Writing competitions

Clare's competition filing system

My filing system

Thursday 28th June

I go in for a lot of short story competitions. That’s to say, I have done, although rather less so lately, being, as I am, more given to writing plays. Currently I’ve got four plays out – it was six, but two have just been rejected by Insignificant Theatre’s Speakeasy monologue comp. Shame, because I had hopes of one of them.

However, I have had a full length one accepted by the Ronald Duncan competition to go forward into the finalist stage, which is lovely. If you win (the accent being on the if), you get it ‘workshopped’ and then performed. The problem is that the finalising is in Leeds and they want you there, as well as ‘participating in the marketing’, whatever that means. It sounded like a lot of trekking and expense – do you know how much it costs for a six-hour train journey to Leeds from here? A friend won it last year, so I wrote to ask her advice. She went up a couple of times and paid for a few extra performances, but it was her first time of having a play performed and she’s happy to be able to call herself ‘award-winning’. I’ll check with the organiser, but I’ve already had quite a few plays performed, so I can probably let this one go and try it somewhere else.
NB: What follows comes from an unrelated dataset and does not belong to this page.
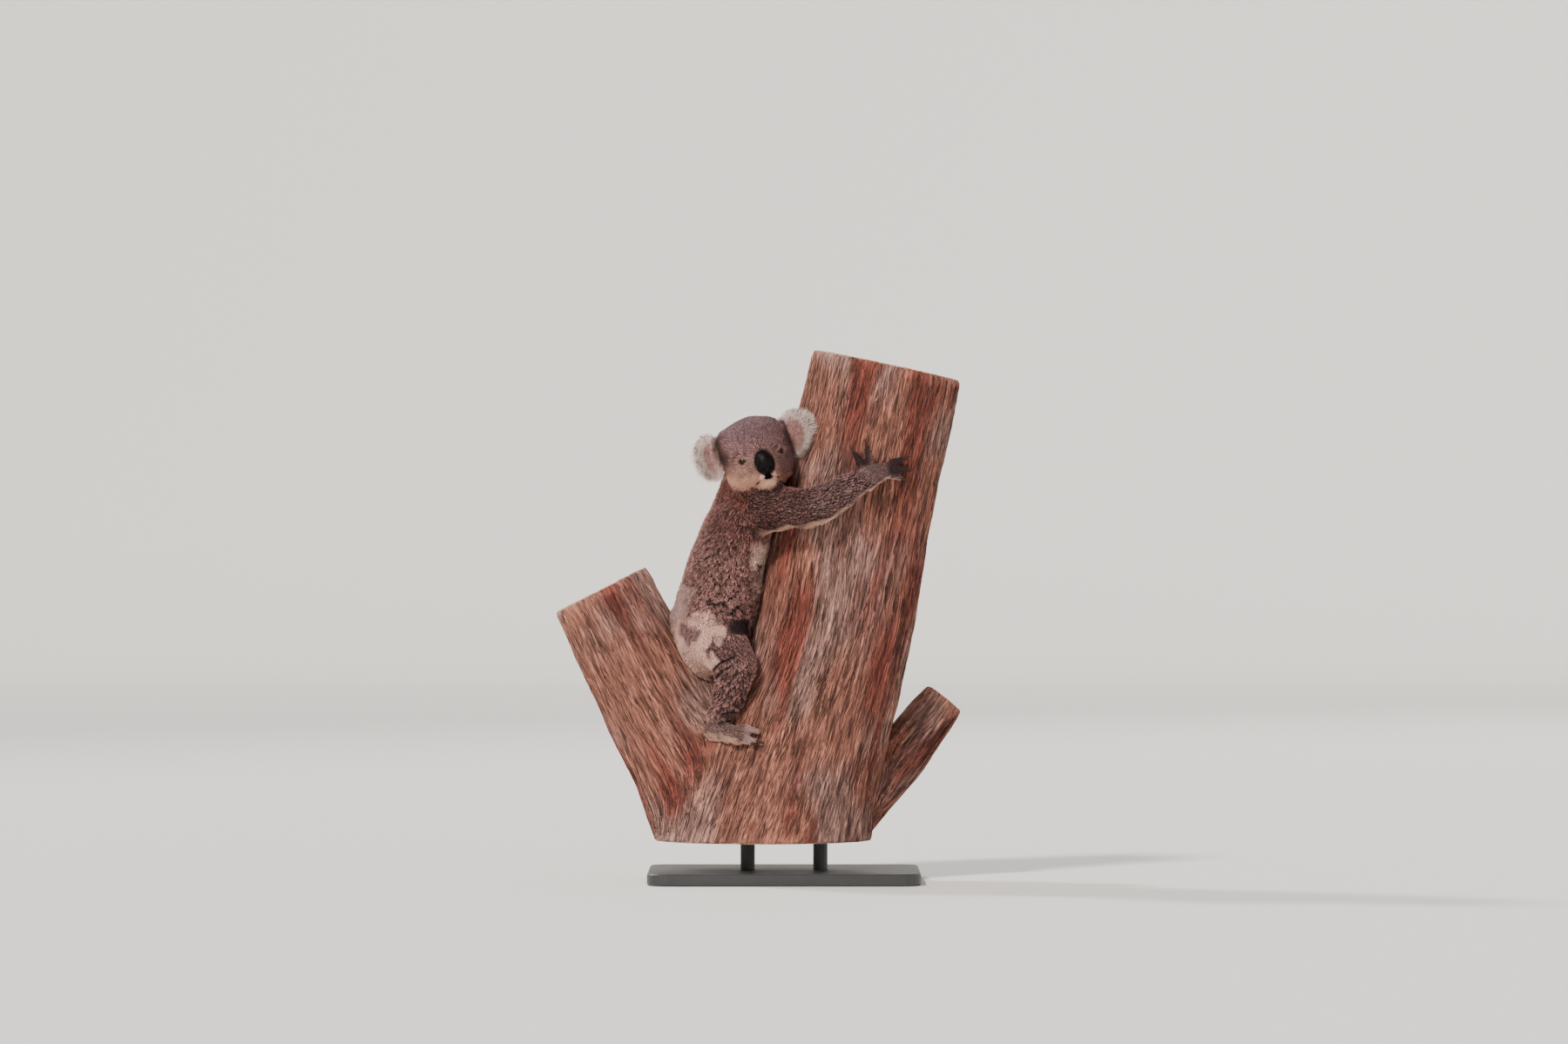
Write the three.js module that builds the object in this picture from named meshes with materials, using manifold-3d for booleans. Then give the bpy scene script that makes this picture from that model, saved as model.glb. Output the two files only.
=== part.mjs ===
// A still, life-size koala (Phascolarctos cinereus) clinging to a forked gum stem.
// The animal is parted into its named body parts, and a cut length of the stem
// stands on a plain display stand.
//
// Millimetres, +Z up. The koala's belly faces +X and its right side faces -Y.
// The origin is the centre of the stand's underside.

import * as THREE from "three";
import { mergeVertices } from "three/addons/utils/BufferGeometryUtils.js";
import { edgeTable, triTable } from "three/addons/objects/MarchingCubes.js";
import Module from "manifold-3d";

const wasm = await Module();
wasm.setup();

const V = (x, y, z) => new THREE.Vector3(x, y, z);
const { clamp, lerp, degToRad } = THREE.MathUtils;

// ---------------------------------------------------------------- dimensions

// Clearances.
const GAP = 0.35; // between pieces that touch
const BARK_GAP = 0.45; // between the animal and the stem
const CUT_WIDTH = 0.6; // of the cuts that part the body
const CRUMB = 500; // mm3, smaller chips of a cut are dropped

// Facet sizes.
const BODY_STEP = V(38, 38, 38);
const BODY_SWELL = 1.25;
const HEAD_STEP = V(17.8, 17.8, 17.8);
const PALM_STEP = V(19, 19, 19);
const PERCH_STEP = V(72, 72, 140);

// Display stand.
const BASE = { length: 560, depth: 420, height: 25, corner: 40, edge: 3 };
const ROD = { radius: 15, height: 60, spread: 75 };
const PERCH_BOTTOM = BASE.height + ROD.height;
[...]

I’ve written about competitions on my website, but chiefly for the organisers of them. There are lots of rules for competitors, and woe betide you if you don’t stick to them, but nothing as far as I know for organisers. Organisers are capricious. They can do what they like and tie you up in knots with complicated rules and vast entry fees. I have a rule myself – if the rules are too long or the fee is too high compared with the value of the prize, I don’t go in for them. They’re like pretty girls and buses.

Play writing competitions are different. You rarely get paid for them, but you do get performed, which is helpful, and it goes on the cv. You need a good CV when you’re applying to theatres. There’s one competition that sounds all right, but closer reading reveals that it will cost you £300-odd pounds to put it on and you have to provide your own company. This is like self-publishing, and something I won’t do. If my work is good enough, you pay me, that’s how it works. If it isn’t, I don’t want the world to know.

When you go in for a lot of competitions, you have to keep on top of what’s gone where (although I did send a story to a comp once which was rejected, and then forgot and sent it again a couple of years later and they raved about it!).

I have the most ham-fisted, yet strangely efficient, system for keeping track. I print out my list of possible stories and plays, my list of upcoming competitions and my list of what’s waiting for results in 20 point and pin them on my office wall. The rest – results, sent-to, and record – are on the computer. You also get a very good idea of pieces that aren’t working when no one likes it.

Some of my stories are a triumph of hope over experience and have been the rounds to the point of exhaustion, but I do top them up with new ones from time to time. Hard to say if they’re any better.